Do Herndon et al. get dramatically different results on the relatively short post war sample they focus on? Not really. They, too, find lower growth associated with periods when debt is over 90% (they find 0-30 debt/GDP , 4.2% growth; 30-60, 3.1 %; 60-90, 3.2%,; over 90, 2.2%. Put differently, growth at high debt levels is a little more than half of the growth rate at the lowest levels of debt.

R+R go on to argue that while the above differences in GDP growth may not look like very much, they add up:

It is very misleading to think of 1% growth differences without recognizing that the typical high debt episode lasts well over a decade (23 years on average in the full sample.) … It is utterly misleading to speak of a 1% growth differential that lasts 10-25 years as small. If a country grows at 1% below trend for 23 years, output will be roughly 25% below trend at the end of the period, with massive cumulative effects.

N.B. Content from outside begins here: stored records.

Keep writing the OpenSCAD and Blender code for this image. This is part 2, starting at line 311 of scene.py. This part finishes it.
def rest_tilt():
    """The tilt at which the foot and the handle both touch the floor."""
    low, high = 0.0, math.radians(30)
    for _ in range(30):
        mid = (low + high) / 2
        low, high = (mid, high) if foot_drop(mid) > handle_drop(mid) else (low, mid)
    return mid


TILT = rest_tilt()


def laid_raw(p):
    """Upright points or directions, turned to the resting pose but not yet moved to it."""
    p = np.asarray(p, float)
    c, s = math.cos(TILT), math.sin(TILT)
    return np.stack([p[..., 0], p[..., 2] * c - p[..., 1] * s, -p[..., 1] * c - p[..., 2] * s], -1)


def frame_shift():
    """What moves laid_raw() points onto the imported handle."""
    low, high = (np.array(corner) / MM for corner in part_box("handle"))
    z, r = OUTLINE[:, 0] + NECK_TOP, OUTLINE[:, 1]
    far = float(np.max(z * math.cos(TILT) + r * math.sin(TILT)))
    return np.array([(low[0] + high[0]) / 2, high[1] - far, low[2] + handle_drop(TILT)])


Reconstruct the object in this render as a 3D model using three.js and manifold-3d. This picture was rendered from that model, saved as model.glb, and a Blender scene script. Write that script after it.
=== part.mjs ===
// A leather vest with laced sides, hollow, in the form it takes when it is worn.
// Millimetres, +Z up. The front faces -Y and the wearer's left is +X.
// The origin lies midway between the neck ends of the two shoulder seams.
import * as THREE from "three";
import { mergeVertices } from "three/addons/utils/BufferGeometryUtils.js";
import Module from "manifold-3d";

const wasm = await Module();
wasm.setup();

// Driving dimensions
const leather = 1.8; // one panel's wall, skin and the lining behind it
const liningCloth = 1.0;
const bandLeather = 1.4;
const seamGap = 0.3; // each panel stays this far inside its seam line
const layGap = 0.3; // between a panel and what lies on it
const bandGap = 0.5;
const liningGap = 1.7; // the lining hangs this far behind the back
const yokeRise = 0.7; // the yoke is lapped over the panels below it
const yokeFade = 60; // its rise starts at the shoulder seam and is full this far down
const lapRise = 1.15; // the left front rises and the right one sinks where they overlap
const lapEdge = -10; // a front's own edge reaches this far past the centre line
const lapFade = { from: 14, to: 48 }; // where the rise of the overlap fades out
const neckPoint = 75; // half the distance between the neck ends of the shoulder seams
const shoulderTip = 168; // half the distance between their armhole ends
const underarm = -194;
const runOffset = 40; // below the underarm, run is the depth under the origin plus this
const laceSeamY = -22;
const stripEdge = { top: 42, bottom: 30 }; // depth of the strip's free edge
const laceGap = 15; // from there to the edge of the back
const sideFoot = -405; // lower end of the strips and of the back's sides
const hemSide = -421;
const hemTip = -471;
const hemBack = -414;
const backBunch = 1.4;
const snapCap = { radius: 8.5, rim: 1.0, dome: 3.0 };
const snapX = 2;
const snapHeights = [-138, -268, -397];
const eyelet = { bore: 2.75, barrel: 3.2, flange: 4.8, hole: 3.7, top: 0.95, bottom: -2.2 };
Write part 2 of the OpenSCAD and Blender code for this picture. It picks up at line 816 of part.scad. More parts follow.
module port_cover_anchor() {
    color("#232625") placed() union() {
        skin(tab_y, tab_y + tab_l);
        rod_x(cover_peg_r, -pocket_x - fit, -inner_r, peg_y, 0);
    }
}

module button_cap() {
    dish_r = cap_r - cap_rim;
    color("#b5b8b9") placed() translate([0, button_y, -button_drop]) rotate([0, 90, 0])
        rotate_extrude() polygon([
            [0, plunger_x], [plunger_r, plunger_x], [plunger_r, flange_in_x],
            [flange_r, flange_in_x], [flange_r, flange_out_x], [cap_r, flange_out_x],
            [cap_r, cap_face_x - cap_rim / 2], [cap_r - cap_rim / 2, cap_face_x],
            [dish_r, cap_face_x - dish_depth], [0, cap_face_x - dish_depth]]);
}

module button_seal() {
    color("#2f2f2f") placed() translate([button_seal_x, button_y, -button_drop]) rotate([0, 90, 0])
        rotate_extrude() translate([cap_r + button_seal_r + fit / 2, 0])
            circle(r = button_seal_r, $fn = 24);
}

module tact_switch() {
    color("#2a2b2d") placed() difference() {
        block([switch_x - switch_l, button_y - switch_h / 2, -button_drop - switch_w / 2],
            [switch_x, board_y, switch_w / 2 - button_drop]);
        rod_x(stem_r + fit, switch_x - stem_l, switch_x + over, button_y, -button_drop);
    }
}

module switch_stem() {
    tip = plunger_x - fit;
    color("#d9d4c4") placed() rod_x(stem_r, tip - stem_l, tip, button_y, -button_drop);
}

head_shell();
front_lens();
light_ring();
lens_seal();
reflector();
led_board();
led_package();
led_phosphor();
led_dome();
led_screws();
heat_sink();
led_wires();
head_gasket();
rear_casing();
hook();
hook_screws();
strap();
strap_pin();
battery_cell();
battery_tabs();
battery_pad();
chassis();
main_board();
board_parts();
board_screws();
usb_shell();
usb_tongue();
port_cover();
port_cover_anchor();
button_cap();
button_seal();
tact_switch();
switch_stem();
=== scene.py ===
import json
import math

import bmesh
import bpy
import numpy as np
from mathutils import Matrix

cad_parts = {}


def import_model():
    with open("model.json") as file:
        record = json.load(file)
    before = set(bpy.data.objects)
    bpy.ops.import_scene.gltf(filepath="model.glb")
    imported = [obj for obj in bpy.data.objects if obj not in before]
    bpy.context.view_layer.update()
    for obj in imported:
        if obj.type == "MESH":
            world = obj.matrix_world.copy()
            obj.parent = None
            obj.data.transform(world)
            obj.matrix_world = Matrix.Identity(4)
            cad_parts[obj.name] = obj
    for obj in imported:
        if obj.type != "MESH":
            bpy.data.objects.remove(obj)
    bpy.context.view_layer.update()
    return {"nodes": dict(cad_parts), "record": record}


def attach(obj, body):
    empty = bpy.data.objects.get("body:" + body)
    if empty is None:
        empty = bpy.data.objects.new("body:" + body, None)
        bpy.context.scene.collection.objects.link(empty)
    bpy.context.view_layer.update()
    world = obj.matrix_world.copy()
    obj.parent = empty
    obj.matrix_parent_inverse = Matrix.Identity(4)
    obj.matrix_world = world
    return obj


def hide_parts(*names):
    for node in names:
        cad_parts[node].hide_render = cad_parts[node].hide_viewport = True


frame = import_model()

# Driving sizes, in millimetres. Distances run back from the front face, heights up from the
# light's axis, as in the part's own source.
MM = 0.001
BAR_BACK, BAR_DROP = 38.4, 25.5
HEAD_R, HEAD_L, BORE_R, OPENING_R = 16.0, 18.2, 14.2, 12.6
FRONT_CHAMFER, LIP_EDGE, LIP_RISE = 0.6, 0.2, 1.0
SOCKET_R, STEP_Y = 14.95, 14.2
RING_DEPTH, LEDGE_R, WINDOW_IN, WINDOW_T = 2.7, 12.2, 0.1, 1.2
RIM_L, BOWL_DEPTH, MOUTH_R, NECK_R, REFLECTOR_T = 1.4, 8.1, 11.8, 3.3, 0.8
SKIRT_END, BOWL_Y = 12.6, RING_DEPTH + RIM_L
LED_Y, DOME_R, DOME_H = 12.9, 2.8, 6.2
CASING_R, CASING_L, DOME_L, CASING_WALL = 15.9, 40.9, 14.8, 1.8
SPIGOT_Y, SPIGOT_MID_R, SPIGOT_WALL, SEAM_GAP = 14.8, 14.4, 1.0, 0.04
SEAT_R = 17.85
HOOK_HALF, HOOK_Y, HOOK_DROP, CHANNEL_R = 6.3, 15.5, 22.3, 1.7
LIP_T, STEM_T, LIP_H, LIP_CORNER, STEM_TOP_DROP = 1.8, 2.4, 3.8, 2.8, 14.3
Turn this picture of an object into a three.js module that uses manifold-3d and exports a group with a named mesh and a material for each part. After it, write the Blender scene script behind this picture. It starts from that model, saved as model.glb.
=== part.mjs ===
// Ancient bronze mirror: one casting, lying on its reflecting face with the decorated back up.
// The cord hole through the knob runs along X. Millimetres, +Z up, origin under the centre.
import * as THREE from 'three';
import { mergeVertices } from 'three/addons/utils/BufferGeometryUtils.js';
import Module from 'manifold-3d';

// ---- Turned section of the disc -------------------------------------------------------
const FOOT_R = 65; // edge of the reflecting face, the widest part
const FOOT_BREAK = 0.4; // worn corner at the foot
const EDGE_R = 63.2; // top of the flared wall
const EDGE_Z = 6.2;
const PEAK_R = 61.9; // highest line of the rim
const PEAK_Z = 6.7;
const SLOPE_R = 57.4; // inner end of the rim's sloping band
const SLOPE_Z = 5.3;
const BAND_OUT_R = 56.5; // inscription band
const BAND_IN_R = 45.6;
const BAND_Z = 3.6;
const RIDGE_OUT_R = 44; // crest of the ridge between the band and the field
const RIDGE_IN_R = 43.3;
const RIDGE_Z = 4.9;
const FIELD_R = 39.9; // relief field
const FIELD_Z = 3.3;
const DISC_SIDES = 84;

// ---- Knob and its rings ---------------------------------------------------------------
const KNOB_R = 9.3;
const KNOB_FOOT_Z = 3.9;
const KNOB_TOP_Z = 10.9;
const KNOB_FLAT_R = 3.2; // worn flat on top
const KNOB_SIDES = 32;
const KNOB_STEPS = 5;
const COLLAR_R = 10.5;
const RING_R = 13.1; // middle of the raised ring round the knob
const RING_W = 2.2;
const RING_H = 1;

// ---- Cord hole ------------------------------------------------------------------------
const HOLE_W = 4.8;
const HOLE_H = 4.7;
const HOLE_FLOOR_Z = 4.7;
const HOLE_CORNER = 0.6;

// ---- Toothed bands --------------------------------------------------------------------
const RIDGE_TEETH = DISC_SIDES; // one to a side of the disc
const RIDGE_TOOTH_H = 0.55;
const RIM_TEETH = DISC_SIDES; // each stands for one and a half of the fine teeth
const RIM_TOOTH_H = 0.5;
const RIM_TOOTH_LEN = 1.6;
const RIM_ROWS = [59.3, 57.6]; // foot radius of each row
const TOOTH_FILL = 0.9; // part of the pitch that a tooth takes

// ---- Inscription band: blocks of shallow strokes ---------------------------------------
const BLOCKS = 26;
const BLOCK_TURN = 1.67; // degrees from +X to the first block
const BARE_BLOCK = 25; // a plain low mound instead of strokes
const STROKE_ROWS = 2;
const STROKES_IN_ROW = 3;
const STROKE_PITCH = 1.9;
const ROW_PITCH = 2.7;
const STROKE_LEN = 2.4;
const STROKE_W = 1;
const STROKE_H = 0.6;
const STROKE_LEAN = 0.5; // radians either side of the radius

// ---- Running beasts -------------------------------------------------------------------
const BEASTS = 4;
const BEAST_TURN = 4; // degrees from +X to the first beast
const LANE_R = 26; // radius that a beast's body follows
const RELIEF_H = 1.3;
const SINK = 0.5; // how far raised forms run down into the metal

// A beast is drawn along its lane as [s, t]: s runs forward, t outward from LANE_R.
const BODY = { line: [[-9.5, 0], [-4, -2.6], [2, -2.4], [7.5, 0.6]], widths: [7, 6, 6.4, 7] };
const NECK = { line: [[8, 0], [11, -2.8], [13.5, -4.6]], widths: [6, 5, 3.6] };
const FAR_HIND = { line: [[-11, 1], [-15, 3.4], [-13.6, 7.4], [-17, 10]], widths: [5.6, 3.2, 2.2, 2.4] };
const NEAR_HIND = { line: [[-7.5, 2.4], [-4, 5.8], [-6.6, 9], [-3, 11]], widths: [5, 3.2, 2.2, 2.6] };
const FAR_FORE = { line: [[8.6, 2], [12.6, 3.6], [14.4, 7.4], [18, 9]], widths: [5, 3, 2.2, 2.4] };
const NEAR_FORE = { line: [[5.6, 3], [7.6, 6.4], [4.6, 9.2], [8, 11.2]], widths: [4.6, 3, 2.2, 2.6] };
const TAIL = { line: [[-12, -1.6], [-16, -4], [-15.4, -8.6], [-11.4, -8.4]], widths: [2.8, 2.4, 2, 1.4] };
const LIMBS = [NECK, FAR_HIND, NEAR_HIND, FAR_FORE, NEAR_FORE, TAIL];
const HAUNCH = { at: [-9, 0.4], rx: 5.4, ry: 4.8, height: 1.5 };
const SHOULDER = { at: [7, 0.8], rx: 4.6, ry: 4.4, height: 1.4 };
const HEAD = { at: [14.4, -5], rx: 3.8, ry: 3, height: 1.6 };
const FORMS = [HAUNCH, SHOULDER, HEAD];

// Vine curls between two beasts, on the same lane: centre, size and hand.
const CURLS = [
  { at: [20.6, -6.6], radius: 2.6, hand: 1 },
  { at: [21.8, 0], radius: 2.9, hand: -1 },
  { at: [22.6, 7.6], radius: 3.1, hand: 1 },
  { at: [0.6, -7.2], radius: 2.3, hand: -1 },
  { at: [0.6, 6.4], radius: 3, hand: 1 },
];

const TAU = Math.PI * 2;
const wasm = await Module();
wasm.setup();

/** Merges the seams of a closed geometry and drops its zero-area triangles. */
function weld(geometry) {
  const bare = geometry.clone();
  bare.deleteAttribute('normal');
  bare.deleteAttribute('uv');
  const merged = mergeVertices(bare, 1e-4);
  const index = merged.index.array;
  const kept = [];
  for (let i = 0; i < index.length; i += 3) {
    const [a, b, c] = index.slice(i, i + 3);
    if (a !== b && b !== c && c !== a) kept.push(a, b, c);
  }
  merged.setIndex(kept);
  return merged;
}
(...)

But those statements are pretty misleading themselves. That’s because HAP’s key point isn’t that the decline from 3.2% growth to 2.2% growth for countries over 90% debt-to-GDP is small. It isn’t small. If your country grew at 1% less a year, it would indeed, as R+R say, be a good deal poorer two decades hence.

No, HAP’s point is that 1% is statistically insignificant. That, given the statistical margins of error that arise when you do a calculation like this with a limited set of data, “[d]ifferences in average GDP growth in the categories 30-60 percent, 60-90 percent, and 90-120 percent cannot be statistically distinguished.”

If that’s true, you can’t even really speak of a 1% growth difference for high and low debt countries. Why? Because statistically speaking there is not enough evidence to suggest it really exists, even with average growth data that the economists collected.

Think about it in terms of public opinion polling during election season. A typical opinion poll canvasses about 1,000 people. The “margin of error” for asking that many people if they’ll vote for person A or person B is about 3% either way. So if person A polls 51% and person B polls 49%, person A’s lead isn’t statistically significant. There’s no confidence that person A will actually win when all the votes are counted.

In other words, R+R seem to be claiming that even though their lead shrank considerably after redoing the math—so much so that it now falls within the margin of error—they’re still clearly in the lead. But statistically speaking, according to the new paper, that’s just not true.